## PROBLEM TO WORK ON
Among the entries below, please repeat exactly and only the lines from the line containing "at_arm(index) * arm" to the line containing "for node in", both lines included.

## DATA SUPPLIED
[start]

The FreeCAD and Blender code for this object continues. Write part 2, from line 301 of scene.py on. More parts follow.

[end]
[start]

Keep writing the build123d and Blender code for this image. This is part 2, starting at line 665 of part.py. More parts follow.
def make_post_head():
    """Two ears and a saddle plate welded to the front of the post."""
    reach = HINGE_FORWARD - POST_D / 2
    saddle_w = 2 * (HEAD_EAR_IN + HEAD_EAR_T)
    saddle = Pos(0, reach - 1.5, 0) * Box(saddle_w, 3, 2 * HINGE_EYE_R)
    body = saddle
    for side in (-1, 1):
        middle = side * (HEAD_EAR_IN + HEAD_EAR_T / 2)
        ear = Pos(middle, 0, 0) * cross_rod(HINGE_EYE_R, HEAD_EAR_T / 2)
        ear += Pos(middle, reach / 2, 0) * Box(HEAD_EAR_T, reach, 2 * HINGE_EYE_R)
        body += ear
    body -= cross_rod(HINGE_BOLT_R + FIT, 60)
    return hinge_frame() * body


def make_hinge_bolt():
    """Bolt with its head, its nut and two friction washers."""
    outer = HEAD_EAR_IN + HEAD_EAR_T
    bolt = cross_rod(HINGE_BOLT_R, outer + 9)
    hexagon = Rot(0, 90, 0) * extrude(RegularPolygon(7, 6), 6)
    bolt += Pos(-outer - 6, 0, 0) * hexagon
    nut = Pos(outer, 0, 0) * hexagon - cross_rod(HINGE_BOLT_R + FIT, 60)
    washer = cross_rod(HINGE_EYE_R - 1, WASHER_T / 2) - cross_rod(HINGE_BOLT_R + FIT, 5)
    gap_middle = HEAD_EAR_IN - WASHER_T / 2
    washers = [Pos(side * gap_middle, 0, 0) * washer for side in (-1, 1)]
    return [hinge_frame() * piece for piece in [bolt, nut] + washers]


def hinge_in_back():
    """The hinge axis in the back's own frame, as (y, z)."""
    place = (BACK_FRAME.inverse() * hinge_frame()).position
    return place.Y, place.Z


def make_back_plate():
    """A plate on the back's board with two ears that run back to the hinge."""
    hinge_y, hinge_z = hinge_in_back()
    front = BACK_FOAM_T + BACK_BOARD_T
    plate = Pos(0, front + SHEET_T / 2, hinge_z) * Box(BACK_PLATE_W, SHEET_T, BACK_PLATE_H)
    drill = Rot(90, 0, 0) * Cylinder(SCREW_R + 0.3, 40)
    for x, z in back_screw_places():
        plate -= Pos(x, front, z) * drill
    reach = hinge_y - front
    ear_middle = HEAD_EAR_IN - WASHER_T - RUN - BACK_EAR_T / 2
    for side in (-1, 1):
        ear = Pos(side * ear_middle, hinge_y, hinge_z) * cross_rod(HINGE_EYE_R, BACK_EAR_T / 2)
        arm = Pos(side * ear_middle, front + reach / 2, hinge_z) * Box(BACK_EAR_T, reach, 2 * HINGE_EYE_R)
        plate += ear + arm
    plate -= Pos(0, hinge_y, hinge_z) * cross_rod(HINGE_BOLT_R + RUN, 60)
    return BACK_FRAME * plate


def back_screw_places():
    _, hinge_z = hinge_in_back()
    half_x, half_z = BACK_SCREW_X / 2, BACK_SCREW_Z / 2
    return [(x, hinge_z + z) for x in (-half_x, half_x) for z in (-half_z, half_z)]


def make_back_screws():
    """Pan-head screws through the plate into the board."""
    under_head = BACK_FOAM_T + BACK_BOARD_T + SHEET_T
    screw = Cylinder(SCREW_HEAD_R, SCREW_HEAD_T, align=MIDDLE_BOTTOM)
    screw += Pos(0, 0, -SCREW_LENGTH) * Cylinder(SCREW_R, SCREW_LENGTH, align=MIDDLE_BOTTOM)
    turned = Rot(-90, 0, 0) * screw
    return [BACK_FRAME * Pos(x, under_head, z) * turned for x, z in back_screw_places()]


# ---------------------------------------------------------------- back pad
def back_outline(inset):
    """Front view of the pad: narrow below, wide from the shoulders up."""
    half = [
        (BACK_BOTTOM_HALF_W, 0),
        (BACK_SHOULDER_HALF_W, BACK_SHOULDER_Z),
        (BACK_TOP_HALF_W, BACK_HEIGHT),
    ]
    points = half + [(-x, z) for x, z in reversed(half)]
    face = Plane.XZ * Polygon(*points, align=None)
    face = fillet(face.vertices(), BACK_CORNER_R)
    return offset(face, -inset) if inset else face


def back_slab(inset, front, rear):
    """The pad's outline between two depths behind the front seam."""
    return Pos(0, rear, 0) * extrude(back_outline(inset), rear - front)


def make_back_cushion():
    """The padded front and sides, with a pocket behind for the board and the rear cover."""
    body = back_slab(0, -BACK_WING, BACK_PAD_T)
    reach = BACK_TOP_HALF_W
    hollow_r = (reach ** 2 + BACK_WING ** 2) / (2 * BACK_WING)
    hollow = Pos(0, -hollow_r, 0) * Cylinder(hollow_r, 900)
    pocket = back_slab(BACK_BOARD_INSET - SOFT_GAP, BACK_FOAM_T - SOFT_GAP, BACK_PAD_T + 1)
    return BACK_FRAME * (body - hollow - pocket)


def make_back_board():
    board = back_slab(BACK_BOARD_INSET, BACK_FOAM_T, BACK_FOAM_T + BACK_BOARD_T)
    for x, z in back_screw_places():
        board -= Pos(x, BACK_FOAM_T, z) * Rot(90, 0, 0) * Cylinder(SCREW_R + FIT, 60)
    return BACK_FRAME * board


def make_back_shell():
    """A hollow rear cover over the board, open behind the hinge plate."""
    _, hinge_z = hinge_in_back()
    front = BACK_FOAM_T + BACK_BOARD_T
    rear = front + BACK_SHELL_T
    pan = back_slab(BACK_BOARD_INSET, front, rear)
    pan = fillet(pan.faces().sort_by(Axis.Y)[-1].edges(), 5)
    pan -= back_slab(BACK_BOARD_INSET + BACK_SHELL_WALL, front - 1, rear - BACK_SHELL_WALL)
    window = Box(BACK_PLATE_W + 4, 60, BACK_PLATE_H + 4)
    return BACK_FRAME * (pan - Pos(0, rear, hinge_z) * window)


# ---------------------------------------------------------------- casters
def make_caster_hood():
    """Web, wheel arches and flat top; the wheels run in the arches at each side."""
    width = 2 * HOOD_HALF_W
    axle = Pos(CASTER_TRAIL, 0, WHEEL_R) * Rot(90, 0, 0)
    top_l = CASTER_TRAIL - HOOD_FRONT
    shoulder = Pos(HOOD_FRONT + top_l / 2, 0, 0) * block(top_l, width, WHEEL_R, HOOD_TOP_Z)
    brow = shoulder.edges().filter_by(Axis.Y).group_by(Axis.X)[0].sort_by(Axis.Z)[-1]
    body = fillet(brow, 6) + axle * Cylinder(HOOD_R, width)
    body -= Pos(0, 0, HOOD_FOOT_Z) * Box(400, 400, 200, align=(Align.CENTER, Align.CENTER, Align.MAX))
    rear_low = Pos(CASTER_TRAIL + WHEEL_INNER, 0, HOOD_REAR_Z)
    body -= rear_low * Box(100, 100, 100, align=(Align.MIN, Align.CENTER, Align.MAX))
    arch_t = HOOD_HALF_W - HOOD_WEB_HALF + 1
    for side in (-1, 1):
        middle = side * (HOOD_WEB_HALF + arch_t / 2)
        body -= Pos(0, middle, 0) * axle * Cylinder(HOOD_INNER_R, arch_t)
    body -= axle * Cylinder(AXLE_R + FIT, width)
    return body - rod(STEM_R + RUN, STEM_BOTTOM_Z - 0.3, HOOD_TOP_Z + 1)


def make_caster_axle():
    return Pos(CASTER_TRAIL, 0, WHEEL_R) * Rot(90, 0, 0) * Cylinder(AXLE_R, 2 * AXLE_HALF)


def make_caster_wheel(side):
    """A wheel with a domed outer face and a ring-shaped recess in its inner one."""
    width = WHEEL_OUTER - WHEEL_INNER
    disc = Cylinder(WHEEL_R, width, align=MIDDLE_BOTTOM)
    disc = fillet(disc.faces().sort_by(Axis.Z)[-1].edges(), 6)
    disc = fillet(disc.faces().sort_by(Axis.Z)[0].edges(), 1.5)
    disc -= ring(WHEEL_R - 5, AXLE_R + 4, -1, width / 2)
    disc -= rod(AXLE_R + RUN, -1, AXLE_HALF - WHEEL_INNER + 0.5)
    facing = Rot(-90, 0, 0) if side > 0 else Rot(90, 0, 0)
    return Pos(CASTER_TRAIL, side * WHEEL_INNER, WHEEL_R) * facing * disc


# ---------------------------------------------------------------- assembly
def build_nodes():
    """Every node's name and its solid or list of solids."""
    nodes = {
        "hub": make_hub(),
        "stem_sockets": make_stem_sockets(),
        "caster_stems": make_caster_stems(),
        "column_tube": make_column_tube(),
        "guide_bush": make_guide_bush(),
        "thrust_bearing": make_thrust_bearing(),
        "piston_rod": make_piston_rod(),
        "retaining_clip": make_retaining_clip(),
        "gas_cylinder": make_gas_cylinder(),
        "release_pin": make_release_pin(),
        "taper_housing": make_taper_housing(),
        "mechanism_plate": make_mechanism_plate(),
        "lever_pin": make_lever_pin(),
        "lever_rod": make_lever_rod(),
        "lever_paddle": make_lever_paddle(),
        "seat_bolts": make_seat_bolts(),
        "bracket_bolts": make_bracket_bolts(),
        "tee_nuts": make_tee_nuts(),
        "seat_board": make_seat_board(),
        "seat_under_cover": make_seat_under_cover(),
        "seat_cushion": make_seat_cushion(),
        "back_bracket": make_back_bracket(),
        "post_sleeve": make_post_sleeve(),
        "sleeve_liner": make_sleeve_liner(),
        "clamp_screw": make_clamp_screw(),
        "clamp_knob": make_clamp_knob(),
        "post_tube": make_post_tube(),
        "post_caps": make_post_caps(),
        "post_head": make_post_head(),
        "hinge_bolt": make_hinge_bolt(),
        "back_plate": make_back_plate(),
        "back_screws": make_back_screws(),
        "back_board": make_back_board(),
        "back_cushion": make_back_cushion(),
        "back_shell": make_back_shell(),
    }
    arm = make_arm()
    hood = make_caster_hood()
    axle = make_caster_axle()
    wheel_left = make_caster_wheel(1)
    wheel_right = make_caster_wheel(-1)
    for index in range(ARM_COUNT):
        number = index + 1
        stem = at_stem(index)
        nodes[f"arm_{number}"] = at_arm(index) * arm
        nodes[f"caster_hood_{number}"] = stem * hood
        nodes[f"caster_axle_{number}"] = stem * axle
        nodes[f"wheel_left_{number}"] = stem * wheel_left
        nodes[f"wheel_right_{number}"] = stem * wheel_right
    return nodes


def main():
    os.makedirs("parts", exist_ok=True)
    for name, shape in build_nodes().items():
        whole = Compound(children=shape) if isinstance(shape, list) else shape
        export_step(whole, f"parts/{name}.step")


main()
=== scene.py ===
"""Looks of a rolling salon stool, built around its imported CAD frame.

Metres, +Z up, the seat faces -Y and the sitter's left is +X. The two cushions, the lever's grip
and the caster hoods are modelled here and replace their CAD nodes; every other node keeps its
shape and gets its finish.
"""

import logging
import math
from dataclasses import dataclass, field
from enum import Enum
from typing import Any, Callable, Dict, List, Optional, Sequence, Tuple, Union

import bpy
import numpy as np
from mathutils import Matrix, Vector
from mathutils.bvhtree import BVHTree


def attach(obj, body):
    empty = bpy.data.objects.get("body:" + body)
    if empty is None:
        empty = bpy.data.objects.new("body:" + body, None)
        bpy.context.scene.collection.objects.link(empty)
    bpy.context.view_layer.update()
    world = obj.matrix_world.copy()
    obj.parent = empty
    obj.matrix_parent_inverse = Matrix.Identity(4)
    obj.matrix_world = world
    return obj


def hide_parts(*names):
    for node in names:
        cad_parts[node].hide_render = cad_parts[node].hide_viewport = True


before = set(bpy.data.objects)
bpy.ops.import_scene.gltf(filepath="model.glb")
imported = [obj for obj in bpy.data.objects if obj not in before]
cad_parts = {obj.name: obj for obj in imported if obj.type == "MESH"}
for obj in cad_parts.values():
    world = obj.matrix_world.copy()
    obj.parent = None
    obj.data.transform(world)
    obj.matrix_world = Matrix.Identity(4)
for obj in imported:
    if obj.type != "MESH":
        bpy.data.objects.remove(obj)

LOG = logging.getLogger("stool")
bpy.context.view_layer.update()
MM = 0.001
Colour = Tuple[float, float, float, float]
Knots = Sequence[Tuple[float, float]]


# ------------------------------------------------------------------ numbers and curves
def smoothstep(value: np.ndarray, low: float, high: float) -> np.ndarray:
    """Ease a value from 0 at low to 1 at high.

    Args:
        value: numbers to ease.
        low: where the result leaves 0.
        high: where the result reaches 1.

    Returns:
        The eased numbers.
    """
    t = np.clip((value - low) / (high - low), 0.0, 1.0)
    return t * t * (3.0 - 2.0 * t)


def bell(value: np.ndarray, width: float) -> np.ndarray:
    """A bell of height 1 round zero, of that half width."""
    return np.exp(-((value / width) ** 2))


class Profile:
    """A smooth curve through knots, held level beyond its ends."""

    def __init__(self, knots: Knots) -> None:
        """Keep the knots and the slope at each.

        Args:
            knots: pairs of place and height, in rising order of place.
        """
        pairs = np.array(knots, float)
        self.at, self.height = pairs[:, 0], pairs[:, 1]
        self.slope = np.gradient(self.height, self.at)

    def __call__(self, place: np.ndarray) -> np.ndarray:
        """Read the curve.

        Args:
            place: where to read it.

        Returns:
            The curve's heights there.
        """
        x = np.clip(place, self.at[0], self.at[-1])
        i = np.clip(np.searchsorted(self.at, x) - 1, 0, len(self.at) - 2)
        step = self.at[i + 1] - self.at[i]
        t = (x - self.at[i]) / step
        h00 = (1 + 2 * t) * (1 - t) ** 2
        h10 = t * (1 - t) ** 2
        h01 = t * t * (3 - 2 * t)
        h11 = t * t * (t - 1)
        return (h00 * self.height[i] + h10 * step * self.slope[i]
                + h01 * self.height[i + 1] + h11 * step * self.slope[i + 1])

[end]
[start]

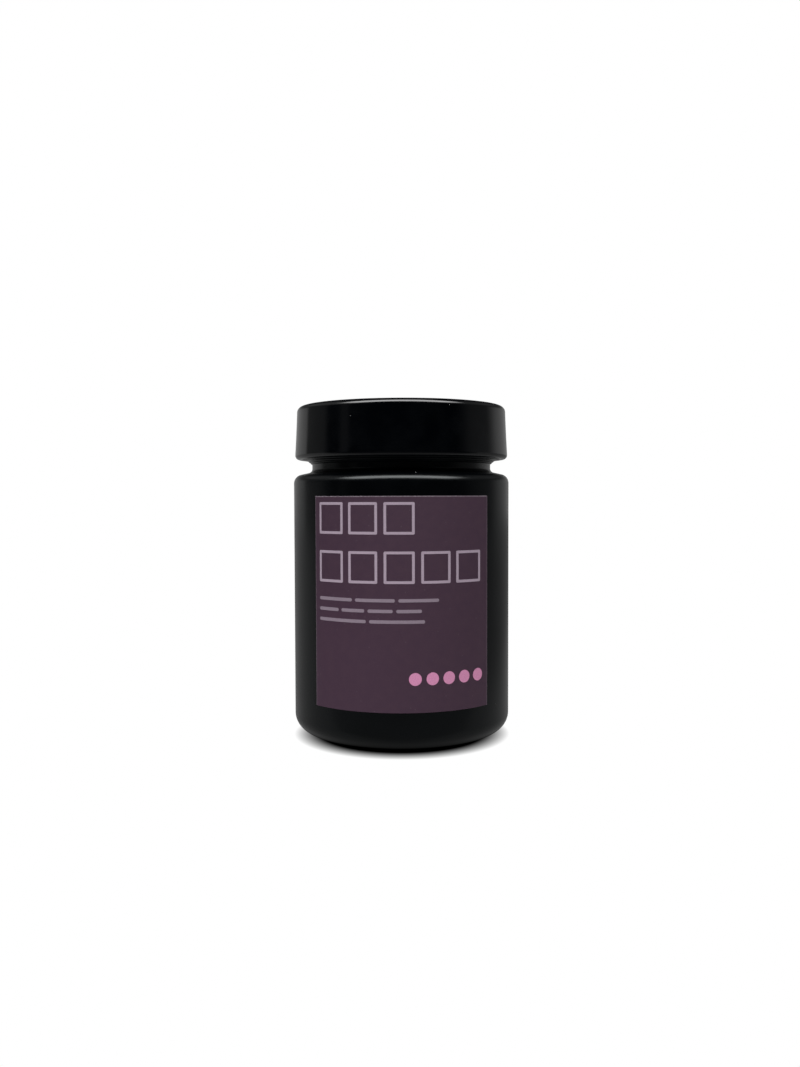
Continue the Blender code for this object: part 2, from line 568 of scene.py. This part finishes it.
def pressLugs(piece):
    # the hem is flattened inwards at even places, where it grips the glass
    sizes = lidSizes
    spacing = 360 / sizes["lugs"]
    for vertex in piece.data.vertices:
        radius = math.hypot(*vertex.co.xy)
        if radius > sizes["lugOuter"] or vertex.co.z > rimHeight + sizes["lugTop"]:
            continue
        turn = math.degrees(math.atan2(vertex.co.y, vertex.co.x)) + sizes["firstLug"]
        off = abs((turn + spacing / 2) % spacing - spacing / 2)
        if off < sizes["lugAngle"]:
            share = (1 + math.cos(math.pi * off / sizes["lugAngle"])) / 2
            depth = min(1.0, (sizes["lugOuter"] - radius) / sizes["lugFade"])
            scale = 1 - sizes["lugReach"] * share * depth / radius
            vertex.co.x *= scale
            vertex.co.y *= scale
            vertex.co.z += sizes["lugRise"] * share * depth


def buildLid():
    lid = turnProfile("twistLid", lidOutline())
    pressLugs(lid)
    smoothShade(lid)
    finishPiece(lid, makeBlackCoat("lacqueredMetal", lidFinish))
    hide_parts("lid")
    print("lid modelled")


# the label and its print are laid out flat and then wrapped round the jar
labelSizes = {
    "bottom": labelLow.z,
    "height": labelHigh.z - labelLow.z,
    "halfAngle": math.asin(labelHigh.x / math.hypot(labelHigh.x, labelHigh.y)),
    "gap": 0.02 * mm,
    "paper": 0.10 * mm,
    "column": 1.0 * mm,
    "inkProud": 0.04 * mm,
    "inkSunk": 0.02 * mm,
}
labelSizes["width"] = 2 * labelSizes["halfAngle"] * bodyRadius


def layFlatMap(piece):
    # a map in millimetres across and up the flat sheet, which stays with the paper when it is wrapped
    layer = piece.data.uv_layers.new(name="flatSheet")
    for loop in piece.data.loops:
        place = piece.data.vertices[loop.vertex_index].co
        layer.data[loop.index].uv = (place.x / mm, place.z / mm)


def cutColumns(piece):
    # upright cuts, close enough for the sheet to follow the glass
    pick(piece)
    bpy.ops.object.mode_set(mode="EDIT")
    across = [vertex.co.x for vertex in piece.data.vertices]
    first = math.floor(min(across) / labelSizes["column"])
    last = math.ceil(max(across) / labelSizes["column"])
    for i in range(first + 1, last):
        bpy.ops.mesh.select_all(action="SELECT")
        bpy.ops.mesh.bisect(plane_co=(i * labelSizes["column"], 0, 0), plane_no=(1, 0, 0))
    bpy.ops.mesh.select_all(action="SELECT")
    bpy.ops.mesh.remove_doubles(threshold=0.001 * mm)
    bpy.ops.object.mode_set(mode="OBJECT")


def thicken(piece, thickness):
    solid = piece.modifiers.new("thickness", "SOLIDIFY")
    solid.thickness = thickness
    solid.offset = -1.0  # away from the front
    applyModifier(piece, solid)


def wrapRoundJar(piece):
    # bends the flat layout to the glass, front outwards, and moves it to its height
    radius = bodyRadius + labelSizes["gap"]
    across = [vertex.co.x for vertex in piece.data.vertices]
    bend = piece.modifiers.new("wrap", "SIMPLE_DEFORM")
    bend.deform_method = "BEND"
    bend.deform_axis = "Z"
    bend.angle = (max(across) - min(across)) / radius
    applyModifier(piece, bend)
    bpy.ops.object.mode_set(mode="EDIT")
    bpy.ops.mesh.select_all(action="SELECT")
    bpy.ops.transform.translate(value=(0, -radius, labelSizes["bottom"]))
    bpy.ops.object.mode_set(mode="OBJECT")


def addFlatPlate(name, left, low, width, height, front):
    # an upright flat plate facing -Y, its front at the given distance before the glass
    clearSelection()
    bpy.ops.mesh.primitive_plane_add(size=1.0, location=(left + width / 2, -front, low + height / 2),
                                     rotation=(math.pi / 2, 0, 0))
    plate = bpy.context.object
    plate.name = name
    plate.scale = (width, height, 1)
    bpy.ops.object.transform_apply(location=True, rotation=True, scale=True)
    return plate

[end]

## REPLY TO THE TASK
        nodes[f"arm_{number}"] = at_arm(index) * arm
        nodes[f"caster_hood_{number}"] = stem * hood
        nodes[f"caster_axle_{number}"] = stem * axle
        nodes[f"wheel_left_{number}"] = stem * wheel_left
        nodes[f"wheel_right_{number}"] = stem * wheel_right
    return nodes


def main():
    os.makedirs("parts", exist_ok=True)
    for name, shape in build_nodes().items():
        whole = Compound(children=shape) if isinstance(shape, list) else shape
        export_step(whole, f"parts/{name}.step")


main()
=== scene.py ===
"""Looks of a rolling salon stool, built around its imported CAD frame.

Metres, +Z up, the seat faces -Y and the sitter's left is +X. The two cushions, the lever's grip
and the caster hoods are modelled here and replace their CAD nodes; every other node keeps its
shape and gets its finish.
"""

import logging
import math
from dataclasses import dataclass, field
from enum import Enum
from typing import Any, Callable, Dict, List, Optional, Sequence, Tuple, Union

import bpy
import numpy as np
from mathutils import Matrix, Vector
from mathutils.bvhtree import BVHTree


def attach(obj, body):
    empty = bpy.data.objects.get("body:" + body)
    if empty is None:
        empty = bpy.data.objects.new("body:" + body, None)
        bpy.context.scene.collection.objects.link(empty)
    bpy.context.view_layer.update()
    world = obj.matrix_world.copy()
    obj.parent = empty
    obj.matrix_parent_inverse = Matrix.Identity(4)
    obj.matrix_world = world
    return obj


def hide_parts(*names):
    for node in names:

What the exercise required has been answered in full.